I'm attempting to bounce a ball in java, but I'm struggling to figure out how to reverse the vertical component of the ball's velocity when it hits the viewport. My main issue (which might be dumb) is that I don't understand how the velocity component's directions (- in this case) contribute to the overall velocity when the velocity formula squares the negative values. Thanks for the help.

Currently I sort of relaunch the projectile with an offset when it hits the viewport, but this has the issue of having the wrong angles.

import java.awt.Graphics;
import java.awt.event.ActionEvent;
import java.awt.event.ActionListener;
import javax.swing.JComponent;
import javax.swing.JFrame;
import javax.swing.Timer;

public class Trajectory5 extends JComponent {
private static final long serialVersionUID = 1L;

Timer timer; double x; double y; double vy; double vx;
double t = 0; double a = 70; double v = 40;
double offsetx = 0; double offsety = 400;
double xmult = 0;

public Trajectory5() {
    setFocusable(true);
    timer = new Timer(1, new TimerCallback()); 
    timer.start();}

    @Override
    public void paintComponent(Graphics g) {
        g.fillOval((int) x, (int) y, 10, 10);
    }

    protected class TimerCallback implements ActionListener {
        @Override
        public void actionPerformed(ActionEvent e) {
            t += .01;
            x = ((int) v*Math.cos(Math.toRadians(a)) * t + offsetx) + -xmult;
            y = getHeight() - ((int) v * Math.sin(Math.toRadians(a)) * t-.5 * 9.8 * (Math.pow(t, 2))) - offsety;
            vy = v * Math.sin(Math.toRadians(a)) - (t * 9.8);
            vx = v * Math.cos(Math.toRadians(a));

            System.out.println(vy + " " + vx);

            if (y > getHeight()) {
                offsetx = x;
                offsety = 0;
                v = Math.sqrt(Math.pow(vx, 2)+Math.pow(vy, 2));
                t = 0;
            }
            repaint();
        }
    }

    public static void main(String[] args) {
        JFrame frame = new JFrame(); frame.setSize(1000, 800);
        Trajectory5 canvas = new Trajectory5();
        frame.add(canvas); frame.setVisible(true);
        frame.setDefaultCloseOperation(JFrame.EXIT_ON_CLOSE);
    }
}

Answer 1

So the issue here is really a structural one, you're making it more complex than it needs to be.

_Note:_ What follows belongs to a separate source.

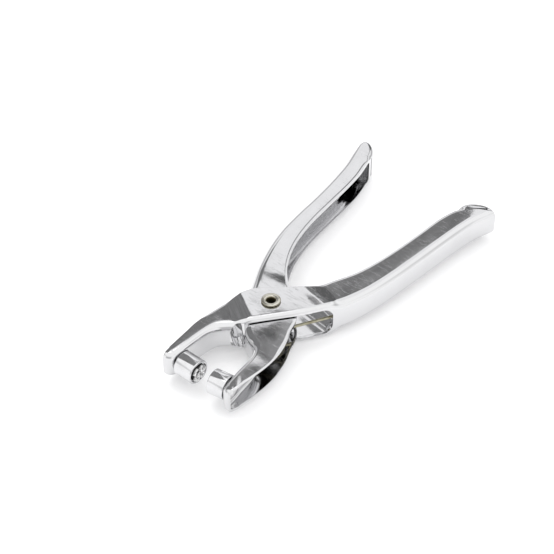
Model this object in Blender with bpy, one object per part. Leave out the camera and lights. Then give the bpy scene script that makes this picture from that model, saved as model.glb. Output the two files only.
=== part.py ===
"""Grommet setter: plier-type eyelet tool of pressed, chrome-plated sheet steel.

Two crossing channel-shaped levers turn on one tubular rivet. The ears of the
outer lever straddle the inner lever, whose jaw comes out through a window in
the outer lever's web. Each jaw carries a riveted die barrel.

Frame: +Z is the pivot axis, with z = 0 on the flat underside of the rivet's
solid head; +Y runs from the jaws to the handles. The tool lies open. All
dimensions below are in millimetres and become metres when a mesh is made.
"""
import math

import bmesh
import bpy
import numpy as np
from mathutils import Matrix, Vector

MM = 0.001
GAP = 0.3                    # clearance between pieces that touch

# Sheet and heights of the levers
SHEET = 1.25                 # thickness of the pressed sheet
EAR_HEIGHT = 17.0            # outer lever across its two ears
HANDLE_HEIGHT = 13.6         # both levers across the handle flanges
WAIST_HEIGHT = 12.4          # inner lever where it runs between the ears
BEND = 3.5                   # outside bend radius of the handles
EAR_BEND = 2.3               # outside bend radius along the ears
NOSE_BEND = 2.6              # outside bend radius along the jaws
TIP_BEND = 2.0               # outside bend radius round the inner lever's tip
FLANGE_SPARE = 2.4           # blank left past the open edge before it is trimmed
FAR_SIDE = 60.0              # well outside the tool, for cutters

# Pivot
HEAD_THICK = 0.9             # solid rivet head, underneath
HEAD_RADIUS = 4.9
SHANK_RADIUS = 2.45
RIVET_BORE = 1.75
FLANGE_RADIUS = 4.05         # rolled end, on top
FLANGE_THICK = 0.75
SLEEVE_WALL = 0.6
WASHER_RADIUS = 6.2
WASHER_THICK = 0.4
EAR_BOTTOM = HEAD_THICK + GAP
MIDDLE = EAR_BOTTOM + EAR_HEIGHT / 2
EAR_TOP = EAR_BOTTOM + EAR_HEIGHT
SLEEVE_BORE = SHANK_RADIUS + GAP
SLEEVE_RADIUS = SLEEVE_BORE + SLEEVE_WALL
WAIST_BORE = SLEEVE_RADIUS + GAP

# Window in the outer lever's web, seen square on to its chord
WINDOW_FROM = (-5.4, -20.1)
WINDOW_TO = (22.6, 12.9)
WINDOW_HEIGHT = 13.4
WINDOW_CORNER = 4.6
WINDOW_DEPTH = 13.0

# Return spring: each leg leaves the coil at an angle, turns at its knee and ends
# lying along a lever's web
WIRE_RADIUS = 0.65
COIL_RADIUS = 5.0
COIL_TURNS = 2
COIL_LOW = -0.3              # levels of the coil's ends above the levers' middle
COIL_HIGH = 2.7
KNEE_REACH = 2.0
OUTER_LEG = -75.0, [(8.3, -2.95), (19.5, 14.8), (22.4, 21.1)]
INNER_LEG = -141.0, [(-14.5, 9.9), (-17.3, 16.4)]

# Dies. The barrels meet face to face after the jaws close by CLOSING degrees.
CLOSING = 9.0
MEETING_ANGLE = 0.9          # middle of the open gap, turned from the -Y axis
DIE_REACH = 43.2             # pivot axis to die axis
DIE_RADIUS = 5.3
SETTER_LENGTH = 8.9
ANVIL_LENGTH = 7.6
FACE_CLEARANCE = 0.2         # left between each face and the closing plane
DIE_BORE = 2.3
CUP_RADIUS = 4.4
SETTER_CUP_DEPTH = 1.1
ANVIL_CUP_DEPTH = 2.2
PIN_RADIUS = 2.0
STAR_RADIUS = 3.9
STAR_PROUD = 1.4             # the star stands this far past the barrel's face
BUTTON_RADIUS = 3.3          # peened end inside the jaw
BUTTON_THICK = 1.1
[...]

This is really more of a math than programming question.

Your x and y coordinates start at a certain position, and then you have to adjust it based on a certain factor. You'll adjust the position based on a). The velocity at the time, and c). an arbitrary fraction based what units you're using

To step through those steps, it really depends on what you're doing, but to make it simple lets say you have your vx and vy calculations already done (you can figure that out yourself), your actionPerformed would look like:

public void a...{
    deltaX = vx * getTimeFraction();
    deltaY = vy * getTimeFraction();
    ...
}

deltaX and deltaY is the actual distance you're going to move the ball. So to move it we have to apply it to the actual x and y variables.

public void a...{
    deltaX = vx * getTimeFraction();
    deltaY = vy * getTimeFraction();

    x += deltaX;
    y += deltaY;
}

This will move x and y, deltaX and deltaY distance respectively. Note that if deltaX is negative, it'll move left, and if deltaY is negative, it'll move it down (or up, depending on which you decide is negative)

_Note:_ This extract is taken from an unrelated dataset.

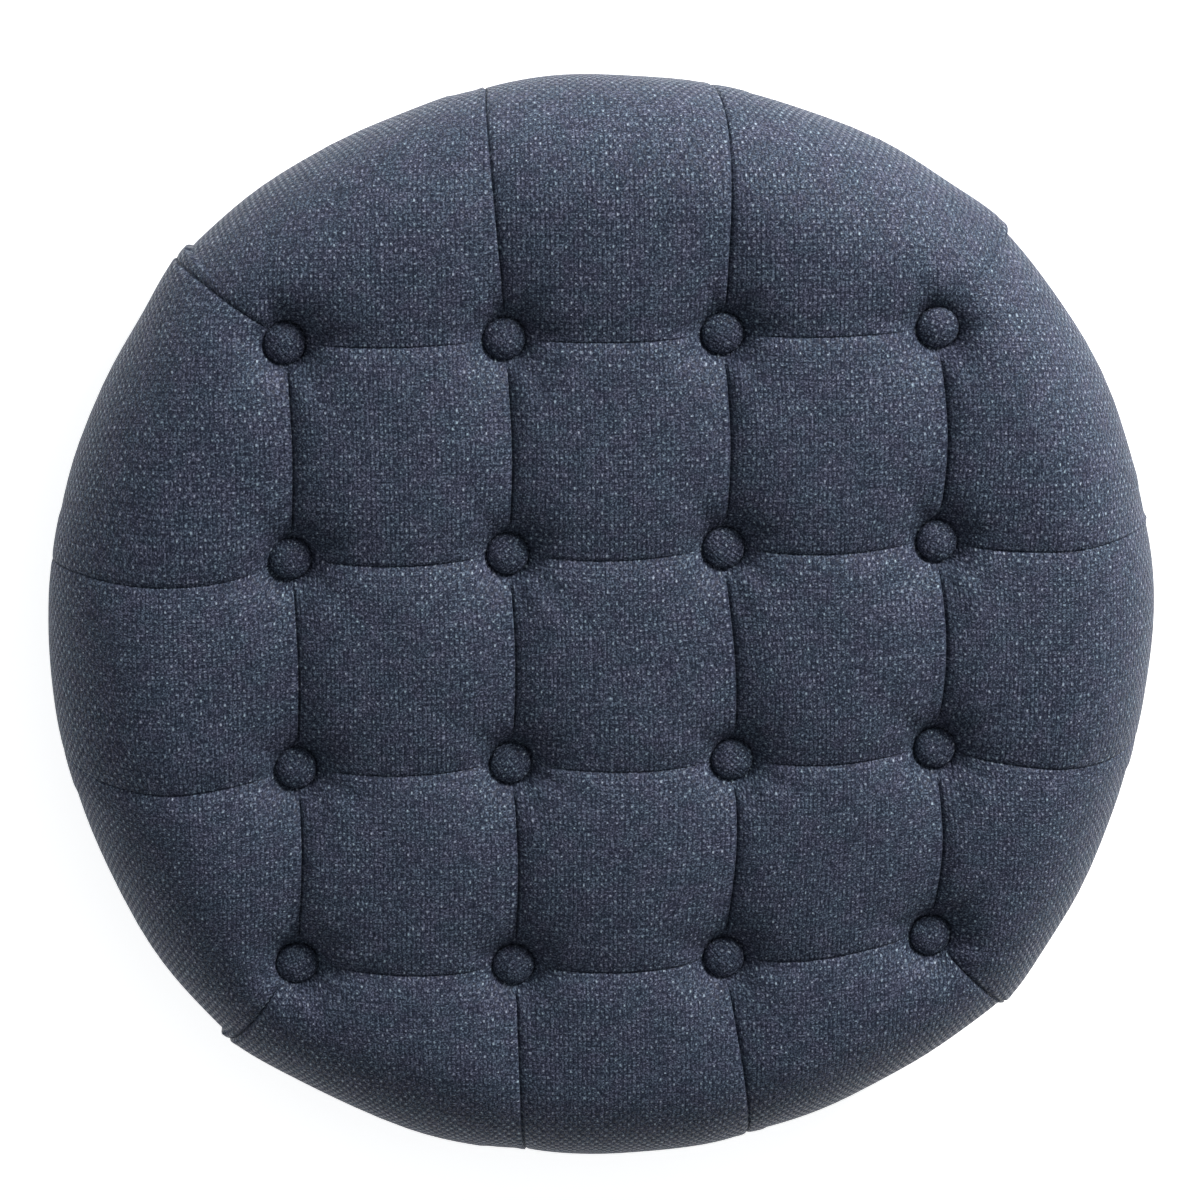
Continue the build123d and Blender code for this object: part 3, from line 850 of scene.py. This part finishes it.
def make_dust_cover(material):
    """Thin black cloth under the board, its edge turned in and drawn flat by staples."""
    turns = 180
    angle = np.arange(turns) * 2 * pi / turns
    radii = np.concatenate([np.linspace(2, 236, 40), np.linspace(239, DUST_COVER_RADIUS, 8)])
    puckers = 0.14 * (1 - np.cos(DUST_STAPLES * angle))
    tops, bottoms = [], []
    for radius in radii:
        edge = smooth(225, 250, radius)
        bottom = puckers * edge
        tops.append(np.stack([radius * np.cos(angle), radius * np.sin(angle), np.full(turns, 0.78)], 1))
        bottoms.append(np.stack([radius * np.cos(angle), radius * np.sin(angle), bottom], 1))
    places = np.concatenate(tops + bottoms)
    rows = len(radii)
    index = np.arange(2 * rows * turns).reshape(2, rows, turns)
    faces = []
    for layer, flip in ((0, False), (1, True)):
        for low, high in zip(index[layer, :-1], index[layer, 1:]):
            quad = np.stack([low, high, np.roll(high, -1), np.roll(low, -1)], -1)
            faces += quad[:, ::-1].tolist() if flip else quad.tolist()
    rim_top, rim_bottom = index[0, -1], index[1, -1]
    faces += np.stack([rim_top, rim_bottom, np.roll(rim_bottom, -1), np.roll(rim_top, -1)], -1).tolist()
    faces.append(index[0, 0].tolist())
    faces.append(index[1, 0][::-1].tolist())
    cover = new_object("dust_cover_cloth", places, faces, material, smooth_shaded=False)
    for k in range(4):
        drill_dust_cover(cover, pi / 4 + k * pi / 2)
    return cover


def bake_modifiers(piece):
    """Put the result of a piece's modifiers into its mesh."""
    evaluated = piece.evaluated_get(bpy.context.evaluated_depsgraph_get())
    mesh = bpy.data.meshes.new_from_object(evaluated)
    piece.modifiers.clear()
    old = piece.data
    piece.data = mesh
    bpy.data.meshes.remove(old)


# ---- the object

cover_cloth = cloth_material("cover_cloth")
button_cloth = cloth_material("button_cloth")

cover = make_cover(cover_cloth)
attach(cover, "root")
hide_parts("tufted_cover")

for button_name in BUTTONS:
    button = make_button(button_name, button_cloth)
    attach(button, "root")
    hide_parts(f"button_cover_{button_name}")

batting = make_batting(batting_material())
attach(batting, "root")
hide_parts("batting_wrap")

foam = make_foam(foam_material())
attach(foam, "root")
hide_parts("foam_core")

dust_cover = make_dust_cover(dust_cloth_material())
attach(dust_cover, "root")
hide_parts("dust_cover")

zinc = metal_material("zinc_plate", rgb(0.62, 0.63, 0.66), 0.28, 900.0)
galvanised = metal_material("galvanised_wire", rgb(0.55, 0.56, 0.58), 0.34, 1600.0)
aluminium = metal_material("pressed_aluminium", rgb(0.78, 0.78, 0.79), 0.3, 700.0)
tinned = metal_material("tinned_steel", rgb(0.6, 0.59, 0.57), 0.3, 800.0)
plywood = plywood_material()
twine = twine_material()
node_materials = {
    "seat_board": plywood,
    "tee_nut": zinc,
    "button_shells": aluminium,
    "button_back_plates": tinned,
    "button_eyes": galvanised,
    "tufting_twine": twine,
    "twine_staples": galvanised,
    "hem_staples": galvanised,
    "dust_cover_staples": galvanised,
}
for node_name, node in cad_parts.items():
    for start, material in node_materials.items():
        if node_name.startswith(start):
            node.data.materials.clear()
            node.data.materials.append(material)

# ---- stage, light and camera

FLOOR_SIZE = 9.0
floor_mesh = bpy.data.meshes.new("floor")
pad = bmesh.new()
bmesh.ops.create_grid(pad, x_segments=1, y_segments=1, size=FLOOR_SIZE)
pad.to_mesh(floor_mesh)
pad.free()
floor = bpy.data.objects.new("floor", floor_mesh)
floor.location.z = -0.0005
bpy.context.scene.collection.objects.link(floor)
floor_shader = Shader("floor")
floor_shader.set(Base_Color=rgb(0.93, 0.93, 0.93), Roughness=0.9)
floor_shader.surface.inputs["Specular IOR Level"].default_value = 0.1
floor_shader.surface.inputs["Emission Color"].default_value = rgb(1, 1, 1)
floor_shader.surface.inputs["Emission Strength"].default_value = 0.72
floor_mesh.materials.append(floor_shader.material)


def area_light(name, place, size, power, colour=(1, 1, 1)):
    lamp = bpy.data.lights.new(name, "AREA")
    lamp.shape = "DISK"
    lamp.size = size
    lamp.energy = power
    lamp.color = colour
    holder = bpy.data.objects.new(name, lamp)
    holder.location = place
    holder.rotation_euler = (-Vector(place)).to_track_quat("-Z", "Y").to_euler()
    bpy.context.scene.collection.objects.link(holder)


area_light("key", (1.7, 2.1, 1.3), 1.2, 140, (1.0, 0.99, 0.98))


CEILING_SHARE = 0.3        # of the walls' light that comes from straight above
WALL_CONTRAST = 0.75       # how much brighter the lit side's walls are
WALL_LIGHT = 0.95


def studio_world():
    """White walls all round, brightest behind and to the right, and a dim ceiling."""
    world = bpy.data.worlds.new("studio")
    world.use_nodes = True
    nodes, links = world.node_tree.nodes, world.node_tree.links

    def math(operation, *values):
        node = nodes.new("ShaderNodeMath")
        node.operation = operation
        for socket, value in zip(node.inputs, values):
            if isinstance(value, bpy.types.NodeSocket):
                links.new(value, socket)
            else:
                socket.default_value = value
        return node.outputs[0]

    direction = nodes.new("ShaderNodeTexCoord").outputs["Generated"]
    split = nodes.new("ShaderNodeSeparateXYZ")
    links.new(direction, split.inputs[0])
    x, y, z = split.outputs
    ceiling = nodes.new("ShaderNodeMapRange")
    ceiling.interpolation_type = "SMOOTHSTEP"
    for name, value in {"From Min": 0.2, "From Max": 0.85, "To Min": 1.0, "To Max": CEILING_SHARE}.items():
        ceiling.inputs[name].default_value = value
    links.new(z, ceiling.inputs["Value"])
    lit_side = math("ADD", math("MULTIPLY", x, 0.25), math("MULTIPLY", y, 0.85))
    wall = math("MULTIPLY_ADD", lit_side, WALL_CONTRAST, 1.0)
    background = nodes["Background"]
    background.inputs[0].default_value = rgb(0.95, 0.98, 1.0)
    share = math("MULTIPLY", wall, ceiling.outputs["Result"])
    links.new(math("MULTIPLY", share, WALL_LIGHT), background.inputs[1])
    bpy.context.scene.world = world


studio_world()
bpy.context.scene.view_settings.view_transform = "Standard"

CAMERA_DISTANCE = 2.2
CAMERA_LEAN_LEFT = radians(4.5)
CAMERA_LEAN_BACK = radians(13.8)
CAMERA_ROLL = radians(0.54)
FOCAL_LENGTH = 128.2
AIM_UP = 3.6 * MM      # the cushion sits a little below the middle of the view

view = Vector((-sin(CAMERA_LEAN_LEFT), sin(CAMERA_LEAN_BACK), 0))
view.z = sqrt(1 - view.x**2 - view.y**2)
right = Vector((0, 1, 0)).cross(view).normalized()
up = view.cross(right)
turned_right = right * cos(CAMERA_ROLL) - up * sin(CAMERA_ROLL)
turned_up = up * cos(CAMERA_ROLL) + right * sin(CAMERA_ROLL)
camera_data = bpy.data.cameras.new("camera")
camera_data.sensor_width = 36
camera_data.lens = FOCAL_LENGTH
camera = bpy.data.objects.new("camera", camera_data)
axes = Matrix((turned_right, turned_up, view)).transposed().to_4x4()
camera.matrix_world = Matrix.Translation(view * CAMERA_DISTANCE + turned_up * AIM_UP) @ axes
bpy.context.scene.collection.objects.link(camera)
bpy.context.scene.camera = camera

bpy.context.view_layer.update()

We're nearly done, so at this point we have to define getTimeFraction()

public double getTimeFraction(){
    return 1 / iterationsPerSecond;
}

iterationsPerSecond is going to be defined as the amount of small movements you want per second.

This covers all of the movement, however right before this you need to define what vx and vy are, so your end result will look similar to:

public void a...{
    calculateVelocities();

    deltaX = vx * getTimeFraction();
    deltaY = vy * getTimeFraction();

    x += deltaX;
    y += deltaY;
}